Write the Second Draft
If you’ve followed me so far, you now have a 300 page manuscript. I know you’re proud of yourself and you’re anxious to send it out to an agent or send it off to a subsidy press or whatever it is you intend to do with your manuscript. This is the hardest thing to do, but I suggest you put your first draft aside until the buzz wears off. Go read a good book. (Read one of my books, if you haven’t already.)

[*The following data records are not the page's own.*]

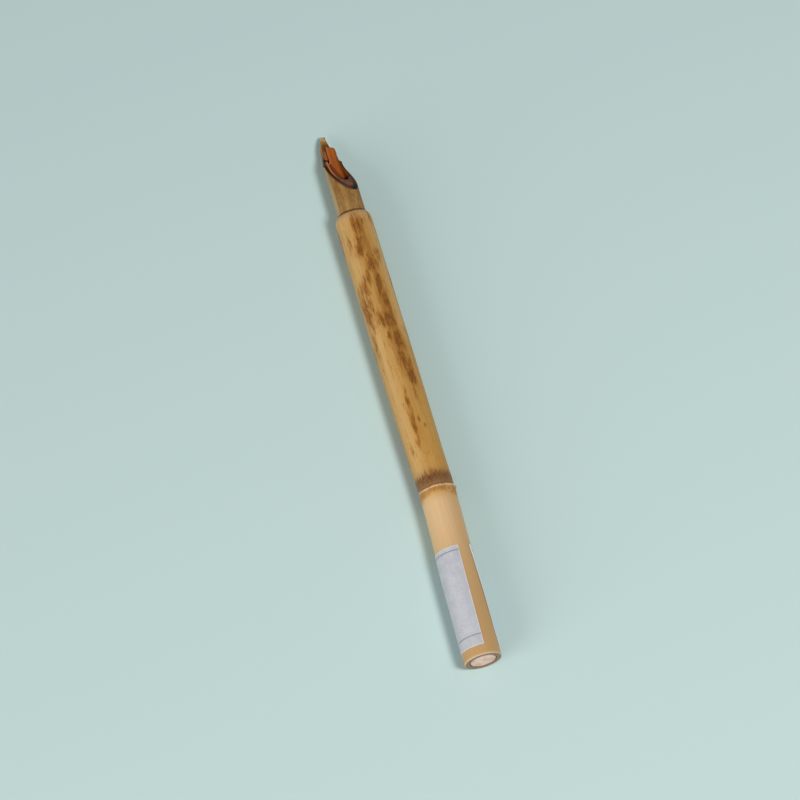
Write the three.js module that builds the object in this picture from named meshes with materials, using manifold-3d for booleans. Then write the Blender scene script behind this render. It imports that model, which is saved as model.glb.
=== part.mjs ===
// A dip pen made of reed: a bamboo holder, a broad reed nib pushed into it, a thinner reed
// inside the nib that holds the ink, a wooden plug in the rear end and a paper label.
//
// Millimetres, +Z up. The pen lies along X with its tip towards +X, and the origin is at the
// middle of its underside. Inside this file x is measured from the holder's front rim: the nib
// is ahead of the rim, at positive x, and the holder runs back from it.

import * as THREE from 'three';
import { mergeVertices } from 'three/addons/utils/BufferGeometryUtils.js';
import Module from 'manifold-3d';

// ---------------------------------------------------------------- driving dimensions

// Every round piece has the same number of flats, one of them underneath.
const FLATS = 24;
const FLAT_ANGLE = (2 * Math.PI) / FLATS;

// Holder culm
const HOLDER_LENGTH = 147.7;
const HOLDER_RADIUS = 5.7;
const NODE_X = -92.6;           // the joint of the culm, where its wall grows right across
const SEPTUM_THICKNESS = 2.2;
const CULM_BORE_RADIUS = 4.1;   // natural hollow of both internodes
const SOCKET_RADIUS = 4.55;     // front hollow opened out for the nib
const SOCKET_DEPTH = 19.5;
const LIP_LENGTH = 2;           // the front rim is rounded over
const REAR_BORE_RADIUS = 4.15;  // rear hollow opened out for the plug
const REAR_BORE_DEPTH = 7;
const REAR_CHAMFER = 0.25;
const BEND_DEGREES = 1.5;       // the rear internode leaves the node at this angle, towards +Y

// Sheath scar: the ridge round the node, which stands out most on the -Y side
const SCAR_RADIUS = 5.95;
const SCAR_HALF_WIDTH = 0.9;
const SCAR_CREST_HALF_WIDTH = 0.35;
const SCAR_SIDE_SHIFT = -0.2;
const SCAR_LIFT = 0.05;

// Nib reed
const NIB_RADIUS = 4.38;
const NIB_BORE_RADIUS = 3.53;
const NIB_TIP_X = 29.4;
const NIB_TENON = 18;           // length inside the holder
const SCOOP_START_X = 7;        // where the scoop enters the top of the reed
const SCOOP_DEGREES = 29.25;    // how steeply it goes down from there
const SCOOP_LEVEL_X = 22.3;     // where it has run out level
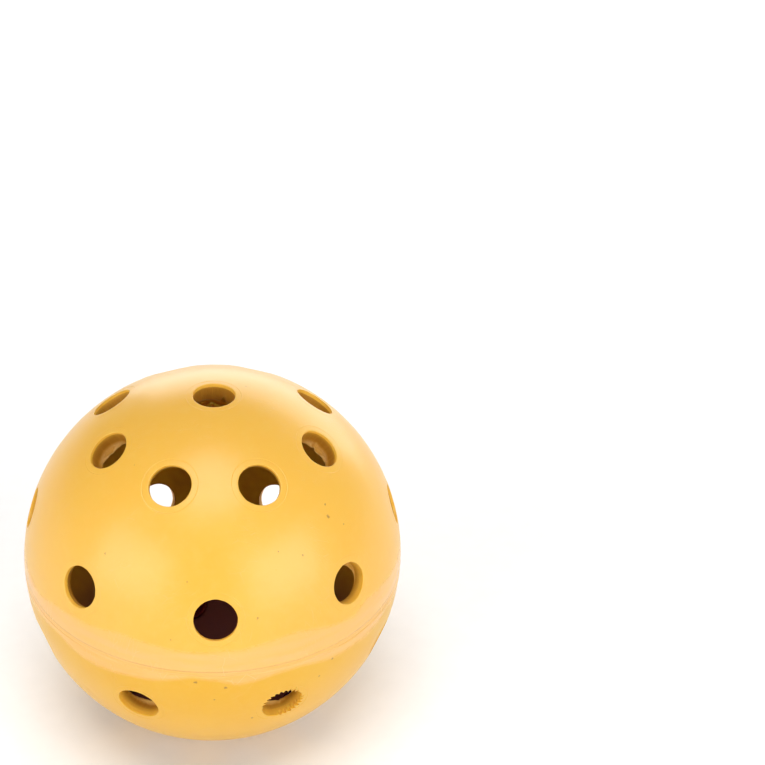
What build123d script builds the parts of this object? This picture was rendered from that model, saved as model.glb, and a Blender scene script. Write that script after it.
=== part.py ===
"""Pickleball: two drilled plastic half shells joined by a fused weld at the equator.

Millimetres. The origin is the centre of the ball. +Z runs along the moulding axis, through the two pole
holes, and the weld lies in the plane Z = 0. A hole of the upper half's low ring is centred on the -Y side.
"""

import os
from math import sqrt

from build123d import *

# the hollow ball
BALL_DIAMETER = 74.0
WALL = 1.75

# the drilled holes: in each half one at the pole, then a high ring and a low ring
HOLE_DIAMETER = 8.0
HOLES_PER_RING = 8
HIGH_RING_LATITUDE = 54.7
LOW_RING_LATITUDE = 17.5
RIM_ROUND = 0.25

# the high ring of the upper half is staggered half a pitch from its low ring; the lower half's high ring
# is turned further, so that it lies nearly in step with its low ring
PITCH = 360 / HOLES_PER_RING
UPPER_STAGGER = PITCH / 2
LOWER_STAGGER = PITCH - 5.4

# the halves were welded a little short of half a pitch apart
WELD_TURN_ERROR = 1.6
LOWER_HALF_TURN = PITCH / 2 - WELD_TURN_ERROR

# the weld: a web between the two rims, a low ridge outside and a double roll of flash inside
WEB_HEIGHT = 0.8
RIDGE_PROUD = 0.15
FLASH_ROLL_RADIUS = 0.6
FLASH_ROLL_SPACING = 0.9
FLASH_ROLL_DEPTH = 0.1

# how far a cutting tool runs past what it cuts
OVERRUN = 2.0

OUTER_RADIUS = BALL_DIAMETER / 2
INNER_RADIUS = OUTER_RADIUS - WALL
HOLE_RADIUS = HOLE_DIAMETER / 2


def hole_cutter():
    """A drill along +Z from the ball's centre, flared at the outer end to leave a rounded rim."""
    round_x = HOLE_RADIUS + RIM_ROUND
    round_z = sqrt((OUTER_RADIUS - RIM_ROUND) ** 2 - round_x**2)
    centre = Vector(round_x, 0, round_z)
    outward = centre.normalized()
    on_wall = centre - Vector(RIM_ROUND, 0, 0)
    on_ball = centre + outward * RIM_ROUND
    between = centre + (outward - Vector(1, 0, 0)).normalized() * RIM_ROUND
    past_ball = on_ball + outward * OVERRUN
    start_z = INNER_RADIUS / 2
    flare = ThreePointArc(on_wall, between, on_ball)
    sides = Polyline(
        on_ball,
        past_ball,
        (0, 0, past_ball.Z),
        (0, 0, start_z),
        (HOLE_RADIUS, 0, start_z),
        on_wall,
    )
    return revolve(make_face([flare, sides]), Axis.Z)


def hole_tilts(stagger):
    """The tilt from +Z and the turn about Z of each hole in a half shell, by its high ring's stagger."""
    tilts = [(0.0, 0.0)]
    for number in range(HOLES_PER_RING):
        tilts.append((90 - HIGH_RING_LATITUDE, number * PITCH + stagger))
        tilts.append((90 - LOW_RING_LATITUDE, number * PITCH))
    return tilts


def half_shell(stagger):
    """The upper half of the hollow ball, down to the weld, with its holes drilled towards the centre."""
    ball = Sphere(OUTER_RADIUS) - Sphere(INNER_RADIUS)
    side = 2 * (OUTER_RADIUS + OVERRUN)
    above_weld = Pos(0, 0, WEB_HEIGHT / 2) * Box(
        side, side, side, align=(Align.CENTER, Align.CENTER, Align.MIN)
    )
    shell = ball & above_weld
    cutter = hole_cutter()
    for tilt, turn in hole_tilts(stagger):
        shell -= Rot(Z=turn) * Rot(Y=tilt) * cutter
    return shell


def weld_web():
    """The ring of fused plastic between the two rims, bulging to a low ridge on the outside."""
    half = WEB_HEIGHT / 2
    rim_outer = sqrt(OUTER_RADIUS**2 - half**2)
    rim_inner = sqrt(INNER_RADIUS**2 - half**2)
    ridge = ThreePointArc(
        (rim_outer, 0, half), (OUTER_RADIUS + RIDGE_PROUD, 0, 0), (rim_outer, 0, -half)
    )
    sides = Polyline(
        (rim_outer, 0, -half), (rim_inner, 0, -half), (rim_inner, 0, half), (rim_outer, 0, half)
    )
    return revolve(make_face([ridge, sides]), Axis.Z)


def flash_rolls():
    """The two rolls of flash that the weld squeezed out along the inside of the wall."""
    rolls = []
    for side in (-1, 1):
        height = side * FLASH_ROLL_SPACING / 2
        wall_there = sqrt(INNER_RADIUS**2 - height**2)
        section = Plane.XZ * Pos(wall_there - FLASH_ROLL_DEPTH, height) * Circle(FLASH_ROLL_RADIUS)
        rolls.append(revolve(section, Axis.Z))
    return (rolls[0] + rolls[1]) & Sphere(INNER_RADIUS)


def build():
    """Each piece of the ball by the name of its node."""
    upper = half_shell(UPPER_STAGGER)
    lower = Rot(Z=LOWER_HALF_TURN) * mirror(half_shell(LOWER_STAGGER), Plane.XY)
    seam = weld_web() + flash_rolls()
    return {"upper_half_shell": upper, "lower_half_shell": lower, "weld_seam": seam}


os.makedirs("parts", exist_ok=True)
for node, piece in build().items():
    export_step(piece, f"parts/{node}.step")
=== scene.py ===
"""Pickleball: the looks of the ball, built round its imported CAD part.

The mesh code works in millimetres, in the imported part's frame, and each mesh is scaled to metres when it
is made. Angles in tables are in degrees.
"""

import math

import bpy
import numpy as np
from mathutils import Matrix, Vector
from mathutils.geometry import delaunay_2d_cdt


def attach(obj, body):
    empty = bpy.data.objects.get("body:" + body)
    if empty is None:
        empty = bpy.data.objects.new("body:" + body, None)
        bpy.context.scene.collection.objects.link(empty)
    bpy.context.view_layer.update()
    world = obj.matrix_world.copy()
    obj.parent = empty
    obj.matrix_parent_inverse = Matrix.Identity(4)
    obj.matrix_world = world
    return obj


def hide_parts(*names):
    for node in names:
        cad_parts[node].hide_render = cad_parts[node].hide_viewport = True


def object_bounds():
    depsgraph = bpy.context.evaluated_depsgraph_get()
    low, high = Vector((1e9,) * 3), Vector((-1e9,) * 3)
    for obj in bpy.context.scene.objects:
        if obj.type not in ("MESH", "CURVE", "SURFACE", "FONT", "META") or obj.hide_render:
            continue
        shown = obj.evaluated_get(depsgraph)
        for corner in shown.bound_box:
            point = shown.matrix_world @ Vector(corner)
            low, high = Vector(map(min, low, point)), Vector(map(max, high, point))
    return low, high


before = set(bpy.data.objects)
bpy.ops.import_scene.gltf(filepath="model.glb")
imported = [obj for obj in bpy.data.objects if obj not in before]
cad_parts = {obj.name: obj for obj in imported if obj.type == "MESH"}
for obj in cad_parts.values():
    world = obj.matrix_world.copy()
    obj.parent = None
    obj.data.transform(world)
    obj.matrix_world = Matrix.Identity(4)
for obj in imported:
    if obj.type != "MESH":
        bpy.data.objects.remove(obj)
cad_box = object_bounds()

MM = 0.001
TURN = 2 * math.pi

# the ball, as in the CAD part
OUTER = 37.0
WALL = 1.75
INNER = OUTER - WALL
HOLE = 4.0
RIM = 0.25
WEB = 0.4
PER_RING = 8
PITCH = 360 / PER_RING
HIGH_RING = 54.7
LOW_RING = 17.5
LOWER_TURN = 20.9
# by half: latitude and stagger of its two rings of holes
RINGS = {
    1: ((HIGH_RING, PITCH / 2), (LOW_RING, 0.0)),
    -1: ((HIGH_RING, PITCH - 5.4), (LOW_RING, 0.0)),
}

# how finely the meshes are divided: points round a hole and round the weld, gaps between the free points
SEGMENTS = 72
EQUATOR = 464
FINE = 0.5
COARSE = 0.95
FINE_HEIGHT = 7.5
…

After you’ve had a few days away, you can start on your second draft. The good thing is that it won’t take nearly as long. Your goal with the second draft is to find the big problems. Read through your manuscript. You are looking for chapters and paragraphs that might be better if in a different order or even deleted. There may be gaps you need to fill. You are looking for issues like attributes of a character being different in one section of the book than what they are in another. Does she have a mother and father in the second half, but her father is dead in the first half? Now’s the time to resolve those kinds of issues. I can assure you that there will be a few. There always are.
Write the Third Draft
You aren’t done yet. But this won’t take more than a couple of days or so. Go back to the beginning and read through the whole thing, out loud. Do the words flow from your tongue easily? Are there run on sentences? If you stumble over your own wording, think what the reader will do. Your goal for the third draft is to smooth out your sentence structure, so it flows well and doesn’t sound corny.
Write the Fourth Draft
The fourth draft is the least subjective draft. You are looking for spelling errors, word usage problems and grammatical issues. Before you do anything else, run the spelling and grammar checker in MS Word. It isn’t perfect, but it will help you spot some things that you might otherwise miss. It could take you a couple of hours to work through all of the problems. Some you will correct and others you will ignore. With a novel, there are plenty of things that are perfectly okay in our context, that would not be okay for a technical document, which is what MS Word checks for.
Once you get past the grammar check, print your manuscript. If you don’t want to print three hundred pages on your desktop printer, you might consider taking it to a place like FedEx Office and letting them print it. With a red pen in hand, read your manuscript. Look specifically for word usage problems and punctuation. Did you use affect when you meant effect? Did you use thy when you meant the? There are a ton of problems that MS Word may not spot. Once you have finished, make your corrections in the electronic manuscript. I suggest doing it from back to front, so that your corrections don’t mess up the page numbering, making it hard to match the marked up pages with the electronic pages.
Now, let’s read it one more time. Read it as if you are the reader. Don’t look for mistakes, but if you spot one, correct it.
If you’ve reached this point, pour yourself a cup of coffee with extra creamer; congratulations are in order. You have now completed your manuscript. There’s still a lot of work ahead of you before you have a copy of your book in hand, but you have written a book. Call yourself an author. Your manuscript is now suitable for sending out to agents, entering in contests or tucking away in the back of a closet.